Chinese motor insurers' capability to improve their underwriting margin could be hampered by a commercial motor pricing deregulation trial, Fitch Ratings says in a new report. Fitch expects the growth dynamics of the non-life insurance sector in China to weaken in 2016 if the stagnant motor vehicle sales persist.
However, business derived through alternative distribution channels is likely to further expand as large or start-up insurers become more active in marketing their personal line products through telemarketing or internet portals.
Fitch expects the underwriting margin of mid- to small-sized motor insurers to remain weak in 2016 although the trial deregulation of commercial motor insurance pricing is unlikely to lead to a cut-throat price war.

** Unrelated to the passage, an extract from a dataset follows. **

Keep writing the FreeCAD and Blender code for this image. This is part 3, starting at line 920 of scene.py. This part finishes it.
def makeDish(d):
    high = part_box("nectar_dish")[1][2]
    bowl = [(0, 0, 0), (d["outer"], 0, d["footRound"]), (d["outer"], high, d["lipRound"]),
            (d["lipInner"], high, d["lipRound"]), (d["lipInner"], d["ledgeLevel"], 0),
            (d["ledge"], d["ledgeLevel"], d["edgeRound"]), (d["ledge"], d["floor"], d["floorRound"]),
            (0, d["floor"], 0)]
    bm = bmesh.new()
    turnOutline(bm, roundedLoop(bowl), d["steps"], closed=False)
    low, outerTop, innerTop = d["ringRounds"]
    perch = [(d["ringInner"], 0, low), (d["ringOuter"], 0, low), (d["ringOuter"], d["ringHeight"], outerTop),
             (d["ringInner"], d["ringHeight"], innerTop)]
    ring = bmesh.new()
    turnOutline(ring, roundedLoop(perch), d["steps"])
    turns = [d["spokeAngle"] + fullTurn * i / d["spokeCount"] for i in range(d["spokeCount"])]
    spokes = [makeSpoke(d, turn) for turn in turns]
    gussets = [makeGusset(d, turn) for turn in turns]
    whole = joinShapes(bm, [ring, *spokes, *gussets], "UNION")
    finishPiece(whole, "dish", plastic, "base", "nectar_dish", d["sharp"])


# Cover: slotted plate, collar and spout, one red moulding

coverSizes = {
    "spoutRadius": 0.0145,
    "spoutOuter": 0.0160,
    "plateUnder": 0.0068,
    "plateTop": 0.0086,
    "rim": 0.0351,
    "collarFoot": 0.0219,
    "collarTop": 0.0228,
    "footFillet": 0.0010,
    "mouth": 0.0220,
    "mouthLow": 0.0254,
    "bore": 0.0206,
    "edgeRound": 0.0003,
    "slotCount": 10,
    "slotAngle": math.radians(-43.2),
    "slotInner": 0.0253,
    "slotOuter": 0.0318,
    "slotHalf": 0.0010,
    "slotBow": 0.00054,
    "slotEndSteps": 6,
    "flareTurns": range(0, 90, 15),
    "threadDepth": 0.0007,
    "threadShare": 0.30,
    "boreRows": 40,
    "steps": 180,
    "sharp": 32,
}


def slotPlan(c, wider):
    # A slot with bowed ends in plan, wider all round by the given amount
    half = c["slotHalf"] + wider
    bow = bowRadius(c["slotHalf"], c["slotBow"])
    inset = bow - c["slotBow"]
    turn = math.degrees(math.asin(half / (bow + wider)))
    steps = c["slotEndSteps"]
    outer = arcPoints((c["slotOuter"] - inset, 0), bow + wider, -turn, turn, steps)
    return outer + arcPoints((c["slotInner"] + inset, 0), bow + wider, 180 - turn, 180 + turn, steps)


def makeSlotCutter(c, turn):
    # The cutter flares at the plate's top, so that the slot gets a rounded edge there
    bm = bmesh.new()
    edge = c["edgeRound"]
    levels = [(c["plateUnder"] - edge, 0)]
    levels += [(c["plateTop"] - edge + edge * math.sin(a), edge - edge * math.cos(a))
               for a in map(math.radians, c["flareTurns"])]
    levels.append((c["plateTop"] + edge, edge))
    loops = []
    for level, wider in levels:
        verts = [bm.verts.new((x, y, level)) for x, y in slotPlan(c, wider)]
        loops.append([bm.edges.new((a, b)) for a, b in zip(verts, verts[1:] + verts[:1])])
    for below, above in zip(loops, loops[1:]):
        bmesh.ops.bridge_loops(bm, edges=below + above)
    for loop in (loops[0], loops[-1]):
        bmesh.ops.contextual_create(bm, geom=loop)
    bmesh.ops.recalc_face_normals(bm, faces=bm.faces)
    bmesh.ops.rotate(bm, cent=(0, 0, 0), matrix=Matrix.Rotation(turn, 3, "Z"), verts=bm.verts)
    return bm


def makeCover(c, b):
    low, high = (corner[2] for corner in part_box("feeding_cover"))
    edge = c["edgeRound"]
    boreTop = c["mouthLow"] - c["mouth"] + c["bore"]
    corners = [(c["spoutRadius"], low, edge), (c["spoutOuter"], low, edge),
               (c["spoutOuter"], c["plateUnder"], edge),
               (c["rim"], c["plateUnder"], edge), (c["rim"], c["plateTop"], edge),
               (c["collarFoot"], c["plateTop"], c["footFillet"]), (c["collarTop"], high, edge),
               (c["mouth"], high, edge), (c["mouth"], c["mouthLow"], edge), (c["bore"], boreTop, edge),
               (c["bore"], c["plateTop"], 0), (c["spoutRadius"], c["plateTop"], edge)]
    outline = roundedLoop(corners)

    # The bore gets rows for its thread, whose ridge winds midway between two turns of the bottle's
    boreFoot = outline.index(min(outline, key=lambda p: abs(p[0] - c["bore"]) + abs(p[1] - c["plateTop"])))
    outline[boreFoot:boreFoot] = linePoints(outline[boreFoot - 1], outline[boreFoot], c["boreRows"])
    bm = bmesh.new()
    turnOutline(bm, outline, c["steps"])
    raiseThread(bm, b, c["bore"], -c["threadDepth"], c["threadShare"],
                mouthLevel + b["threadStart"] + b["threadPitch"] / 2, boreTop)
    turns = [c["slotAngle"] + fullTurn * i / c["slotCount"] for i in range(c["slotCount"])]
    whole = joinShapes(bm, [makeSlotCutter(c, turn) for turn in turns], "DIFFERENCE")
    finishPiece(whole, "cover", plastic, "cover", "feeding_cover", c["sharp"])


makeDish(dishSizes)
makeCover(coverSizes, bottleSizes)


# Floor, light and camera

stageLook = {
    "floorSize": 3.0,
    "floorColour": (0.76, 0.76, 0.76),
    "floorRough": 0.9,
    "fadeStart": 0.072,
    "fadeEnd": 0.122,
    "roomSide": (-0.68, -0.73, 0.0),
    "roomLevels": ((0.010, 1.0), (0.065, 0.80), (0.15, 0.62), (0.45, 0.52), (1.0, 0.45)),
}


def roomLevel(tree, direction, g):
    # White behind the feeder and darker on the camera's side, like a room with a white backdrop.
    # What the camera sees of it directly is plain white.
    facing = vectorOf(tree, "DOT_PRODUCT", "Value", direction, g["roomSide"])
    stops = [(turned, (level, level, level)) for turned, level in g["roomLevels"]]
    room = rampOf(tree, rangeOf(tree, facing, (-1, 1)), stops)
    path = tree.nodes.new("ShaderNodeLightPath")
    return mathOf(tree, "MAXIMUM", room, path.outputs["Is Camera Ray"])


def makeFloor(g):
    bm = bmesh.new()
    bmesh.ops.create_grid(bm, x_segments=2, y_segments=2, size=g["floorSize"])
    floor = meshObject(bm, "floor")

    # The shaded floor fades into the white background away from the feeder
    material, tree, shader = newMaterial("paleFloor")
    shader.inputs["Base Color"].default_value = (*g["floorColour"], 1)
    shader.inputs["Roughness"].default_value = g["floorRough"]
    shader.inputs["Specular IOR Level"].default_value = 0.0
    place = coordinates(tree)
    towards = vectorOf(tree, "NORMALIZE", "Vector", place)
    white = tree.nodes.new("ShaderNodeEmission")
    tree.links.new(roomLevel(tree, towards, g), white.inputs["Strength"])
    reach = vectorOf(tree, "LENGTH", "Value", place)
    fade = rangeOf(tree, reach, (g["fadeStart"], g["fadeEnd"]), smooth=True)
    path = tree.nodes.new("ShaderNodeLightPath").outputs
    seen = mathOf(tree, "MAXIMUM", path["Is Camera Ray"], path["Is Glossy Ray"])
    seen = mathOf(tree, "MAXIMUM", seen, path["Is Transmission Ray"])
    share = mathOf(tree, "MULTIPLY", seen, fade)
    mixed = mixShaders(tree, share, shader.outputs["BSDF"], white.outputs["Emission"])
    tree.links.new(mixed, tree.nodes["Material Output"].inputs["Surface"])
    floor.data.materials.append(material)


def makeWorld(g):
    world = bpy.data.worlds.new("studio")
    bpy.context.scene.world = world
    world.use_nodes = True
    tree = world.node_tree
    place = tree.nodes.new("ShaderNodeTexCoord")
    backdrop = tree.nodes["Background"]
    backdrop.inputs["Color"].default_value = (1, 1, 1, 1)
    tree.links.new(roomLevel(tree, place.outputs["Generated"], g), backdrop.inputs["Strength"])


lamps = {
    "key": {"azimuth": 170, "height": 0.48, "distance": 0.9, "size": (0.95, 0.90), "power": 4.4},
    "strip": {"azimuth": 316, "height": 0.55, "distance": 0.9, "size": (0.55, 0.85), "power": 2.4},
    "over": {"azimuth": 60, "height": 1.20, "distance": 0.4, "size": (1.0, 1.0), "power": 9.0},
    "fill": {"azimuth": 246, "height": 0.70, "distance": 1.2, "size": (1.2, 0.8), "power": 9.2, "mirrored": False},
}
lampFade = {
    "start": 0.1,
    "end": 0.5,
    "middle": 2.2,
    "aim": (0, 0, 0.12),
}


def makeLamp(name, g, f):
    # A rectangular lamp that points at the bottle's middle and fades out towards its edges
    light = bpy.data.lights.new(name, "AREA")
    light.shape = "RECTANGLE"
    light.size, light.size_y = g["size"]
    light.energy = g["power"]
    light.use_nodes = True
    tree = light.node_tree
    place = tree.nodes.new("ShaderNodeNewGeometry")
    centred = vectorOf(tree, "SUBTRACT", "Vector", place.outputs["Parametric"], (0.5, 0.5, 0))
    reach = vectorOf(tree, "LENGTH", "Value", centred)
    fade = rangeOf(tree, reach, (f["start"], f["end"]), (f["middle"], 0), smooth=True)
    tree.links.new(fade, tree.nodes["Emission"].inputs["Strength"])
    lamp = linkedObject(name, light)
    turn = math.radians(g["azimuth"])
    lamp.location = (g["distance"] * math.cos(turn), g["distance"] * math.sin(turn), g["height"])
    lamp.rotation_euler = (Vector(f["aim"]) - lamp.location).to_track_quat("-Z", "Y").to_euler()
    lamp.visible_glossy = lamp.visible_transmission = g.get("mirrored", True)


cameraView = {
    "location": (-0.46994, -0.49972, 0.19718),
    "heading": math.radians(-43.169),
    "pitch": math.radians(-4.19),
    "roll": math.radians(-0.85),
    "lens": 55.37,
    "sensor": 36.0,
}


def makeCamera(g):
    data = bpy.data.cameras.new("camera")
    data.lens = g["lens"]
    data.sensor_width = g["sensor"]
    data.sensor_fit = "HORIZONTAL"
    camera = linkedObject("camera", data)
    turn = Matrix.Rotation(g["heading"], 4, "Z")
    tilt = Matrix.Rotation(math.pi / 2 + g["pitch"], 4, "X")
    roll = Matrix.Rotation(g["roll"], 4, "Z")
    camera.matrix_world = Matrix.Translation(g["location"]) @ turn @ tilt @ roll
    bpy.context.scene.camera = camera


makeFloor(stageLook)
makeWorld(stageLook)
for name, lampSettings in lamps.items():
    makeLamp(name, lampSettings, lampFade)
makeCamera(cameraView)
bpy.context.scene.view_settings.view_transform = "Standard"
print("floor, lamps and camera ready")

The inclusion of 12 new regions in the deregulation trial could further suppress insurers' capability to sustain or improve their margin in 2016.

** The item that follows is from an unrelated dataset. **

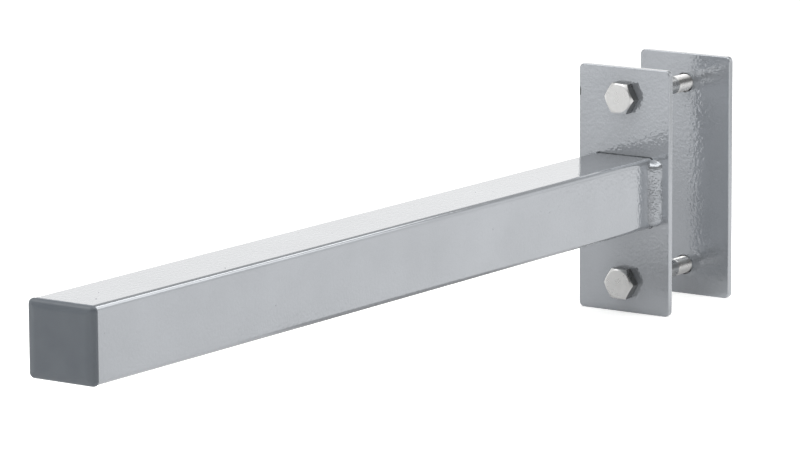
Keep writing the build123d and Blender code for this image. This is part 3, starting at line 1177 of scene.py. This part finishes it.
coat = silver_powder_coat("silver_powder_coat")
coat_on_tube = silver_powder_coat("silver_powder_coat_on_tube", peel_left=drawn_tight)
# The front plate's coat carries a nick, and a dark line of painted shade in the crease round the tube
coat_round_tube = silver_powder_coat(
    "silver_powder_coat_round_tube", bare_and_shaded_places=[painted_crease_shade, nicked_on_edge]
)
coat_on_weld = silver_powder_coat("silver_powder_coat_on_weld", grit_depth=WELD_GRIT_DEPTH)
plastic = moulded_polyethylene()
zinc = zinc_plated_steel()

make_tube(coat_on_tube)
make_plate("powder_coated_front_plate", "front_plate", front_low, front_high, coat_round_tube)
make_plate("powder_coated_clamp_plate", "clamp_plate", clamp_low, clamp_high, coat)
make_cap(plastic)
ripples = ripple_tree()
make_bead("weld_right", "weld_bead_right", 1, BEAD_RIGHT_TOP_RISE, BEAD_RIGHT_SEED, coat_on_weld, ripples)
make_bead("weld_left", "weld_bead_left", -1, BEAD_LEFT_TOP_RISE, BEAD_LEFT_SEED, coat_on_weld, ripples)
bolt_thread = thread_tree("bolt_thread", "MINIMUM")
nut_thread = thread_tree("nut_thread", "MAXIMUM")
for level in bolt_heights:
    make_bolt(level, zinc, bolt_thread)
    make_nut(level, zinc, nut_thread)
    make_washer(level, zinc)

studio_world(fill=0.4, behind_camera=0.1, ceiling=0.3)
pale_floor(front_low.z, lift_for_camera=0.5, glow_in_reflections=0.74)

# Where each lamp is, the point it faces, its width and height, and its power in watts
softbox("overhead_softbox", (-0.1, -0.2, 1.6), (-0.1, -0.2, 0), 2.4, 2.4, 18)
softbox("top_softbox", (0.38, 0.0, 1.5), (0, 0, 0), 0.85, 0.85, 3.4)
softbox("front_softbox", (-0.46, -1.43, 1.09), (0, 0, 0), 2.0, 0.9, 5.2)
softbox("side_softbox", (1.0, 0.8, 1.0), (0, 0, 0), 0.9, 0.9, 3.5)
softbox("back_softbox", (0.34, 0.735, 1.0), (0.34, 0.735, 0), 0.35, 0.9, 2.5)
softbox("cap_softbox", (-0.8, -1.0, 1.04), (0, -0.5, 0), 0.95, 0.95, 3.8)
make_camera()

bpy.context.scene.view_settings.view_transform = "Standard"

The trial deregulation could moderately spur market competition although insurers with better pricing sophistication could have larger flexibility to align their commercial motor insurance prices with the risks they underwrite. Fitch also expects insurers to continue to incur underwriting loss in the compulsory third-party liability (CTPL) motor insurance line, given the tightly controlled pricing mechanism. The combined ratio for CTPL motor insurance line still amounted to 103.5% in 2014.
Fitch anticipates net premiums retained by direct insurers to persistently outpace their internal surplus growth although most insurers improved their capital strength, in terms of net premium leverage through fresh equity contribution over the past two years. While the new capital regime, China Risk Oriented Solvency System (C-ROSS), is unlikely to pose a strain on non-life insurers' solvency adequacy, Fitch expects the implementation could alter insurers' strategy in managing their investment, underwriting, growth, reinsurance as well as capital allocation.
The stable sector outlook reflects Fitch's expectation that the sector's underwriting margin is unlikely to further deteriorate and insurers' capability to fund business expansion will remain intact, despite slower market growth. The sector or rating outlook could be revised to negative if commercial motor pricing deregulation leads to an adverse development in the underwriting result of the motor class and if significant investment loss from capital market volatility occurs.
Fitch could change the sector or rating outlook to negative if net claims from major catastrophe perils materially damage insurers' capital position on an industry-wide basis. Fitch expects most Chinese insurers will continue to mitigate their catastrophe risk through adequate reinsurance protection.